I had to hunt around for some coffee visits while I was in Santa Ana. This area is rich in coffee fincas and Santa Ana is at the heart of the Salvadoran coffee industry. As Fair Trade findings were hard to find, I thought I’d explore some other options. Two of the ones I found were large-scale operations and quite different to what I’d seen before. Both facilities had armed security, a common sight in El Salvador.
My first visit was to the beneficio “Tres Puertas” (3 Doors) of J Hill & Co., a coffee exporter that has existed since the late 19th century (by James Hill, an Englishman no less). Another visit was to the El Trapiche beneficio of COEX, an international company that grow, process and roast coffee for national and international markets.
I heard about J Hill from a magazine article about one of its producers and I hoped I’d get the chance to meet this producer. Unfortunately I never did, and my time at J Hill was limited. Aldo, my ‘tour guide’, was fairly busy when I arrived. Sometimes it’s difficult to express why I show up at these places and I think because J Hill isn’t an organic/fair trade producer Aldo perhaps thought there wouldn’t be much of interest for me to see. He did give me a contact for another cooperative that I found later in the week though.
I managed a little look around and could see the scale of their operation. It’s a lot larger than what I’d seen before then and very professional-looking. Up-to-date offices, a manicured garden and clean and well-dressed staff.

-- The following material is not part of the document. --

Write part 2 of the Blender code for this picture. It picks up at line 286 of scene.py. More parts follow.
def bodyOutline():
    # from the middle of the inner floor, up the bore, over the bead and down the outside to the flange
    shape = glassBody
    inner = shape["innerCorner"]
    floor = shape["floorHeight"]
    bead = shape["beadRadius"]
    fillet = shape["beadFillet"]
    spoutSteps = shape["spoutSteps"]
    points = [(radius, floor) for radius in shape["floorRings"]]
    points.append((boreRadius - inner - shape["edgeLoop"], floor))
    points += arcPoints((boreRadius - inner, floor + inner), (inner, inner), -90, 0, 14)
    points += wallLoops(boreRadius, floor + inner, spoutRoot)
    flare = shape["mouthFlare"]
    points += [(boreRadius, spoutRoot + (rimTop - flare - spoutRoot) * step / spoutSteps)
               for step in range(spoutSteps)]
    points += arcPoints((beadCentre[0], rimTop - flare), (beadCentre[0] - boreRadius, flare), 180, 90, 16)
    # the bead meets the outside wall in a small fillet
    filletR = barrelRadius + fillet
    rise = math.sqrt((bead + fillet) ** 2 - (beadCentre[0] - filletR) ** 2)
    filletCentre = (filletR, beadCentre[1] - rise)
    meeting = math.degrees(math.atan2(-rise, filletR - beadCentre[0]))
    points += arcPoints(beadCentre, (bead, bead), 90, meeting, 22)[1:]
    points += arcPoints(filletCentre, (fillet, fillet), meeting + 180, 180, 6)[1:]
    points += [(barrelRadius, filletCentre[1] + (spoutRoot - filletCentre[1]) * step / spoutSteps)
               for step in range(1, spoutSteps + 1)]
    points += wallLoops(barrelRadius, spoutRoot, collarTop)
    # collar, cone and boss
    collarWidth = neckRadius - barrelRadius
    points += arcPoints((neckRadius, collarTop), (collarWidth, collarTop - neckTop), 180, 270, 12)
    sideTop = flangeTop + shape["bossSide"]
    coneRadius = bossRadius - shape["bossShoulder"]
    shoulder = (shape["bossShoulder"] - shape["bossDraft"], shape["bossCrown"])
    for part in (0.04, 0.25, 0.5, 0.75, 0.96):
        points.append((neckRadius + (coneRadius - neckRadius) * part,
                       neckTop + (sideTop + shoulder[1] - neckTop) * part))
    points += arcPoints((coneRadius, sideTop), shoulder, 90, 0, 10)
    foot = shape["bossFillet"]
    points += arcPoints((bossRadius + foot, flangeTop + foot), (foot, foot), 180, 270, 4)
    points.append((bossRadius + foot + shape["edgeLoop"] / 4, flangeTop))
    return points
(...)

Producers with J Hill are typically fincas, which are larger-scale and typically ineligible for Fair Trade certification. I also got a quick glimpse of the ‘cupping lab’ where the catador (cupper) conducts daily quality checks on the coffee. This was new for me to see a setup like this, and really interesting. I didn’t see the cupping in action, but it’s an essential part of checking coffee quality (and not just something that coffee geeks do to make themselves feel superior).

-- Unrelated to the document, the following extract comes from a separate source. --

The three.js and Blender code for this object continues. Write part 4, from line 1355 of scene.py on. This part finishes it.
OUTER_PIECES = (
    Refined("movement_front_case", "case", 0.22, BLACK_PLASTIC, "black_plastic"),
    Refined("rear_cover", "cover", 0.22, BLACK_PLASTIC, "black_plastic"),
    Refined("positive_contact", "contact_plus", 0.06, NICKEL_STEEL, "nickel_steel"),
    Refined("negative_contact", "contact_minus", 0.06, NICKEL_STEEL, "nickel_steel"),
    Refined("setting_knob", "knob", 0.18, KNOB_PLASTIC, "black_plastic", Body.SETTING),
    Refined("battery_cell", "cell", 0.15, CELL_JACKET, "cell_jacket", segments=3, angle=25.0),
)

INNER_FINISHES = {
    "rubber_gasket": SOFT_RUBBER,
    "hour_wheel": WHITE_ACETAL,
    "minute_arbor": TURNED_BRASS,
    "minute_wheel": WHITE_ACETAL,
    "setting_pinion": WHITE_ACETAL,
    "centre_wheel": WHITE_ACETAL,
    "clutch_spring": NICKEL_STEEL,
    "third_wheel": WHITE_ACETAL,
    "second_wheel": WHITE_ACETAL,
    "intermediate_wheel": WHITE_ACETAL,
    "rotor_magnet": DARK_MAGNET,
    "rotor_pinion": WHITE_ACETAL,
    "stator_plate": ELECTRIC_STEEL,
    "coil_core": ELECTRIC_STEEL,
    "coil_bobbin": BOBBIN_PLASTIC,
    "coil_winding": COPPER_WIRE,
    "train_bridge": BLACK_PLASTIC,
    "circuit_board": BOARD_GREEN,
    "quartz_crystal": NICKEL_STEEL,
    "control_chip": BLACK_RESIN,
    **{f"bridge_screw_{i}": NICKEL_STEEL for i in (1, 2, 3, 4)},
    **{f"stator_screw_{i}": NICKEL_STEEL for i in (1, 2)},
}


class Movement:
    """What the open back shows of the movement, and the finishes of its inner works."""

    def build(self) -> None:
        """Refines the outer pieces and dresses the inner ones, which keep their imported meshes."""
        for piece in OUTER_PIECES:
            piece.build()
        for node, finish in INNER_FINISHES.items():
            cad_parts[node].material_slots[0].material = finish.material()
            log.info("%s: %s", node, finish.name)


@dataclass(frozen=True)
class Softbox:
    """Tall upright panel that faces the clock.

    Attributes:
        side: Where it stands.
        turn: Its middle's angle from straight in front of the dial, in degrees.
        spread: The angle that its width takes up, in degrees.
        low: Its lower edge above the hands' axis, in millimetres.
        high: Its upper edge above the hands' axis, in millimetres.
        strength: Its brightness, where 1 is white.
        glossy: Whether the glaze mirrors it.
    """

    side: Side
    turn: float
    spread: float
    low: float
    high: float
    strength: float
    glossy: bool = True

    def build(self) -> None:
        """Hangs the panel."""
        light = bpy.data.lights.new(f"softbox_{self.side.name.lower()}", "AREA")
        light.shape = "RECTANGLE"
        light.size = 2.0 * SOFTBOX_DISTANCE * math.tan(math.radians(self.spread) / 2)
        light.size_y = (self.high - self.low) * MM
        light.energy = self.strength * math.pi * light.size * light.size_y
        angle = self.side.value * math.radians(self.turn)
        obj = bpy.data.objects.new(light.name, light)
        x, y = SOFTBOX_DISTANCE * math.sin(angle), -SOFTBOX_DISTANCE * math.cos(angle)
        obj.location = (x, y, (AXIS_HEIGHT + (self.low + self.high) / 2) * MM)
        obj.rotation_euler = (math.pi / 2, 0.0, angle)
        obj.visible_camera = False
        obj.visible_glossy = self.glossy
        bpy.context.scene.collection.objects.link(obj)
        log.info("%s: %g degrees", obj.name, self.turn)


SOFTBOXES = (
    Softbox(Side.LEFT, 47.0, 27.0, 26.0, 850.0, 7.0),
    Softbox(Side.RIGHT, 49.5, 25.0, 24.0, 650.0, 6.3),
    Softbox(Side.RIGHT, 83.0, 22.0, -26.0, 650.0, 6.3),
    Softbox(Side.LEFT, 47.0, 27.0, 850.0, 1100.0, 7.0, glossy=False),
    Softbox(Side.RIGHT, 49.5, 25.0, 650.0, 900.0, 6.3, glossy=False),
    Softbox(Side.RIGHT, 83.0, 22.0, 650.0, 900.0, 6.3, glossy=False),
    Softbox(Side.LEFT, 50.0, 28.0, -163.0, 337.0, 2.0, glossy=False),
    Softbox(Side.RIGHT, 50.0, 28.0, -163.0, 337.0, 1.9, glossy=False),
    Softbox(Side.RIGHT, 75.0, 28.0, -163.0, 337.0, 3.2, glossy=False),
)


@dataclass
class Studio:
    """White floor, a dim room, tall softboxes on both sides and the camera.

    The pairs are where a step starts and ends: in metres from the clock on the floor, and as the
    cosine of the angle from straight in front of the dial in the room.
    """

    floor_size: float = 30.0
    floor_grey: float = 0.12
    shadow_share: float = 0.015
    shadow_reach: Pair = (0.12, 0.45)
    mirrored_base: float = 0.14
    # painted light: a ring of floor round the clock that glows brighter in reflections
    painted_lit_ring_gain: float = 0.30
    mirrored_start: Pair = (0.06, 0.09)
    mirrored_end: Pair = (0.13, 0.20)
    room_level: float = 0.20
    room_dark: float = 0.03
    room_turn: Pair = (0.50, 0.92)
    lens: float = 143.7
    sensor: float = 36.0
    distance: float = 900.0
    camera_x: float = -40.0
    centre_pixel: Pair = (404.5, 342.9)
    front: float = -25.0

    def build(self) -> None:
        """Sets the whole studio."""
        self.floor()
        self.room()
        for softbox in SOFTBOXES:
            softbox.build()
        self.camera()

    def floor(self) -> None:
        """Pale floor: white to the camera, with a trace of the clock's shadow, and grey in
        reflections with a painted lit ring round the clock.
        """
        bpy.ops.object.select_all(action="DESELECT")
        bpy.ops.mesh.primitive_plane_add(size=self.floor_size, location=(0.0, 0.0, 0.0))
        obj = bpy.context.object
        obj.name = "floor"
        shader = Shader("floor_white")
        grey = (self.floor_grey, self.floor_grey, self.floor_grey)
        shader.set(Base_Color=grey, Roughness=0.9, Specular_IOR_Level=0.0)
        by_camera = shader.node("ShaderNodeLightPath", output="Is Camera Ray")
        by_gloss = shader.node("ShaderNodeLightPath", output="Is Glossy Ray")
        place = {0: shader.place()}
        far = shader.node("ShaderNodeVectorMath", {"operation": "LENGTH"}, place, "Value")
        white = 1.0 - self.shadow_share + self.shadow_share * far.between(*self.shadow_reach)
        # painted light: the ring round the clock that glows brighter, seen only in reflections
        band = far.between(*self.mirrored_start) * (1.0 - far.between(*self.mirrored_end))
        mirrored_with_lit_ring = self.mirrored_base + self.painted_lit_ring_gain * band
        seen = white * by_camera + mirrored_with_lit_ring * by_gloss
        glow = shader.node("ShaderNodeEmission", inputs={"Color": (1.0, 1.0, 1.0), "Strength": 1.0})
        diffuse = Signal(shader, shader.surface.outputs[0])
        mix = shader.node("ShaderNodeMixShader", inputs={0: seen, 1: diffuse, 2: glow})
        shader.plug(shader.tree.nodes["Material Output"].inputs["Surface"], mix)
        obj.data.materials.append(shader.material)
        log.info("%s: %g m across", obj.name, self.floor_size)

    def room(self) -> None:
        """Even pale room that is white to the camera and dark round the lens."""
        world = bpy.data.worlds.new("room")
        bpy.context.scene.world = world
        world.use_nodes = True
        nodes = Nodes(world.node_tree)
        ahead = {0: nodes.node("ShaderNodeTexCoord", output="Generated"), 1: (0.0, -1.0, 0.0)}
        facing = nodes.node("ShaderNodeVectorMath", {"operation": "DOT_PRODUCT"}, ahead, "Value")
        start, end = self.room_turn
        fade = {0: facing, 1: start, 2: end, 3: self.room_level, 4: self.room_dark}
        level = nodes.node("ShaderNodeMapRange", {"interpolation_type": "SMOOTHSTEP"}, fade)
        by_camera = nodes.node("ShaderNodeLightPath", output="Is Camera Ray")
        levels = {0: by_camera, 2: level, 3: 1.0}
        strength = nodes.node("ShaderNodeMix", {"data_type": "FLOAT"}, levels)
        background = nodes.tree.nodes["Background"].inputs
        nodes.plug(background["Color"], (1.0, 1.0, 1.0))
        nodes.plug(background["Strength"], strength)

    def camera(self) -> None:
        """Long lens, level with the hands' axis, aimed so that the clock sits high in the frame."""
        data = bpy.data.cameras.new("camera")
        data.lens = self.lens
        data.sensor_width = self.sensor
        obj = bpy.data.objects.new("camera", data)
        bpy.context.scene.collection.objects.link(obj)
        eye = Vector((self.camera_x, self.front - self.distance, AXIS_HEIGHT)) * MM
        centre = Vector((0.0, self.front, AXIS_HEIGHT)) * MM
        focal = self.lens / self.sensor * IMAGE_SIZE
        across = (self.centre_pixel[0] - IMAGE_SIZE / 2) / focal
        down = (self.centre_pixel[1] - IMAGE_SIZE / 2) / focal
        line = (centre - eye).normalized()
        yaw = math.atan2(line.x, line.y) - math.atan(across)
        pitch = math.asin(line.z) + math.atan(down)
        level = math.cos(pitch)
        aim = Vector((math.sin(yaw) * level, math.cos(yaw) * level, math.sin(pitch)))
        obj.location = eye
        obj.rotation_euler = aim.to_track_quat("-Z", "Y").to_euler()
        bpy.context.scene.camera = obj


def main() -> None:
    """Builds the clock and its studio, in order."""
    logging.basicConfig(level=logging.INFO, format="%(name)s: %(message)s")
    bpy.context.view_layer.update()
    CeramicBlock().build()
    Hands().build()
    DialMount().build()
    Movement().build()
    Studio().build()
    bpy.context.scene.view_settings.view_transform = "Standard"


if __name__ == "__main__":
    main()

The next day I visited COEX. They were very accommodating and I got to see their torrefaccion (roasting process). Warner was the chief guy here and he gave me the guided tour. Afterwards I also met David, who told me a little more about COEX itself. Again I had a novel experience, as this processing was on a scale I hadn’t seen before. From the number and size of roasters (four, roasting 100kg at a time), to the ‘control room’, to the huge grinders, packing facility, it was just big. In 2010 they exported close to 2m quintals (1 quintal is approx 100lbs) of green coffee. I knew there was no Fair Trade coffee here but I was interested to see what the alternative looks like. COEX have offices in the US, Guatemala & Honduras (and beyond). There is no organic certified coffee. David told me it is a very ‘complicated’ process for certification, so they export as conventional. A small number of COEX-owned fincas are Rainforest Alliance and “4C” certified (4C is a certification I know little about). Starbucks buy coffee from COEX. They also sell roasted, ground, coffee for Central American markets. I got to the cupping lab and this time got a chance to slurp and spit. Unfortunately, COEX makes two rather disgusting brands of coffee (as well as it’s ‘regular’ coffee). One is “Cafe Criollo”, which mixes coffee with corn (maiz); the other is instant coffee. Ronald, the cupper, has to check these every day. Poor bloke.

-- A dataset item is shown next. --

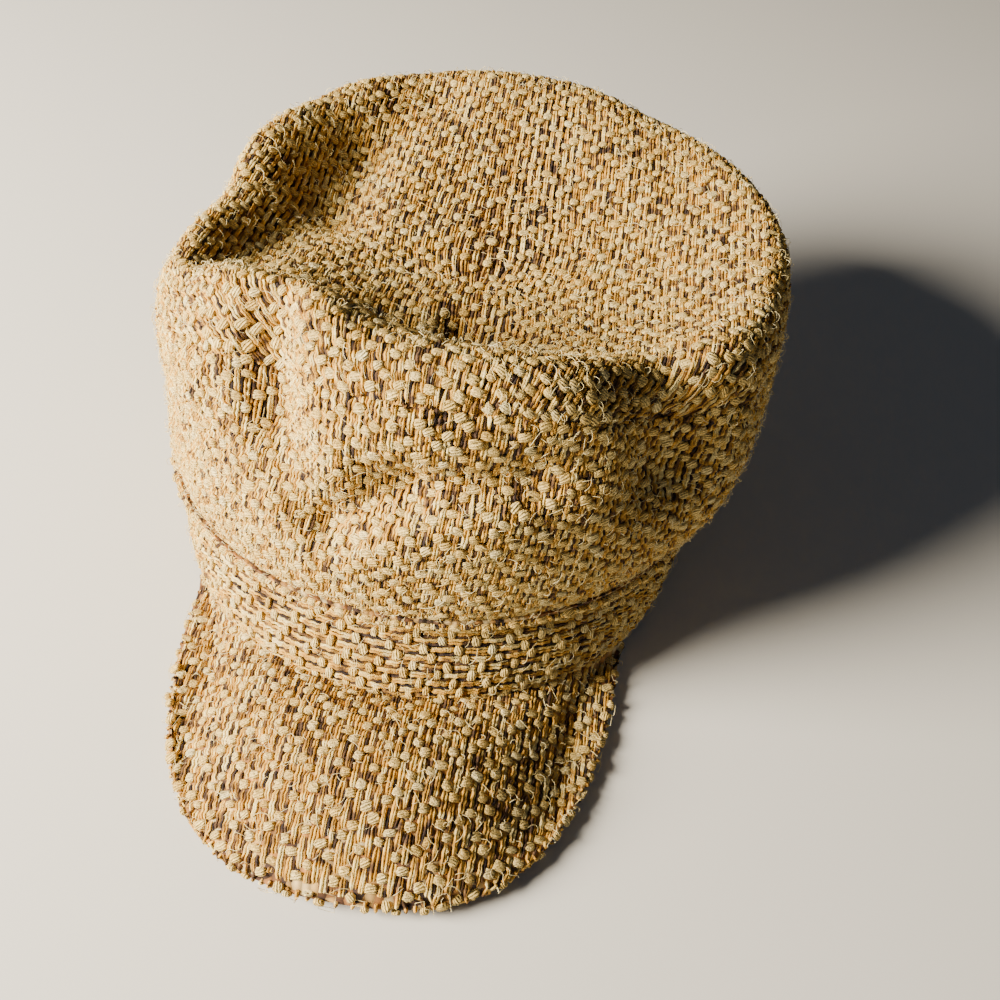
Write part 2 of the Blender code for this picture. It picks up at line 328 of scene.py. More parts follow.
def new_tree(name, sizes):
    """A Geometry Nodes tree with a mesh in, a mesh out, a material and named sizes."""
    tree = bpy.data.node_groups.new(name, "GeometryNodeTree")
    face = tree.interface
    face.new_socket("Mesh", in_out="OUTPUT", socket_type="NodeSocketGeometry")
    face.new_socket("Mesh", in_out="INPUT", socket_type="NodeSocketGeometry")
    face.new_socket("Material", in_out="INPUT", socket_type="NodeSocketMaterial")
    for size, value in sizes.items():
        face.new_socket(size, in_out="INPUT", socket_type="NodeSocketFloat").default_value = value
    return tree, add(tree, "NodeGroupInput").outputs


def end_tree(tree, given, shape):
    """Ends a tree: one smooth mesh in its own material."""
    whole = add(tree, "GeometryNodeRealizeInstances", {"Geometry": shape})
    smooth = add(tree, "GeometryNodeSetShadeSmooth", {"Geometry": whole})
    dyed = add(tree, "GeometryNodeSetMaterial", {"Geometry": smooth, "Material": given["Material"]})
    add(tree, "NodeGroupOutput", {"Mesh": dyed})


def field(tree, name, data_type="FLOAT"):
    """The numbers or vectors that a mesh holds under a name."""
    return add(tree, "GeometryNodeInputNamedAttribute", {"Name": name}, data_type=data_type)


# Yarn laid along its path: a soft tube as thick as each point of the path says.
yarn_tree, given = new_tree("yarn", {"Radius": STRAND_RADIUS})
path = add(yarn_tree, "GeometryNodeMeshToCurve", {"Mesh": given["Mesh"]})
swelling = add(yarn_tree, "GeometryNodeSetCurveRadius",
               {"Curve": path, "Radius": field(yarn_tree, "thickness")})
ring = add(yarn_tree, "GeometryNodeCurvePrimitiveCircle", {"Resolution": 4, "Radius": given["Radius"]})
ring_spot = add(yarn_tree, "GeometryNodeInputPosition")
marked_ring = add(yarn_tree, "GeometryNodeStoreNamedAttribute",
                  {"Geometry": ring, "Name": "round", "Value": ring_spot},
                  data_type="FLOAT_VECTOR", domain="POINT")
tube = add(yarn_tree, "GeometryNodeCurveToMesh",
           {"Curve": swelling, "Profile Curve": marked_ring, "Fill Caps": True})
round_part = add(yarn_tree, "ShaderNodeSeparateXYZ", {0: field(yarn_tree, "round", "FLOAT_VECTOR")})
fibre = add(yarn_tree, "ShaderNodeCombineXYZ",
            {0: round_part, 1: round_part.outputs[1], 2: field(yarn_tree, "run")})
combed = add(yarn_tree, "GeometryNodeStoreNamedAttribute",
             {"Geometry": tube, "Name": "fibre", "Value": fibre},
             data_type="FLOAT_VECTOR", domain="POINT")
end_tree(yarn_tree, given, combed)

# A nub: the weft where it comes up over one warp end, a squarish pebble of several plies.
NUB_WIDTH = 0.0043
NUB_LENGTH = 0.0034
NUB_HEIGHT = 0.0021
SQUARENESS = 0.62  # 1 makes a round pebble, less a squarer one
NUB_FILL = 0.46  # a squared ball is fuller than a round one, so it reaches less than half its size
NUB_CLEAR = 0.0022  # the middle of a nub stays this far above the table
UNEVEN = 0.0009  # how far a nub's skin wanders
LUMPS_PER_METRE = 420.0
nub_tree, given = new_tree("nubs", {
    "Width": NUB_WIDTH, "Length": NUB_LENGTH, "Height": NUB_HEIGHT,
    "Squareness": SQUARENESS, "Uneven": UNEVEN})
ball = add(nub_tree, "GeometryNodeMeshUVSphere", {"Segments": 8, "Rings": 6, "Radius": 1.0})
spot = add(nub_tree, "GeometryNodeInputPosition")
sides = []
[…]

COEX are large enough that they control the supply chain of their coffee. Producers bring the coffee to COEX (COEX own some fincas too), the coffee is washed, dried and bagged by COEX, and exported by them or bought directly by their buyers, with whom they typically have long-term contracts. The supply chain is therefore relatively short. For the producers, they typically receive market rates, but COEX do offer credit facilities and some other benefits for producers (workers at J Hill also receive benefits such as access to medical facilities). Because of the large size of the fincas, hired help is a requirement at harvest time. The going rate (minimum) for a coffee-picker is about US$1 per 25lbs of coffee (the whole cherry). An average worker will pick 125lbs in a day. So roughly $5 for a day’s work. But I sense that this a good wage for many people. A typical finca can employ 300 workers during harvest time.
As I see repeatedly, for those at the sharp end of commodity production, life is hard.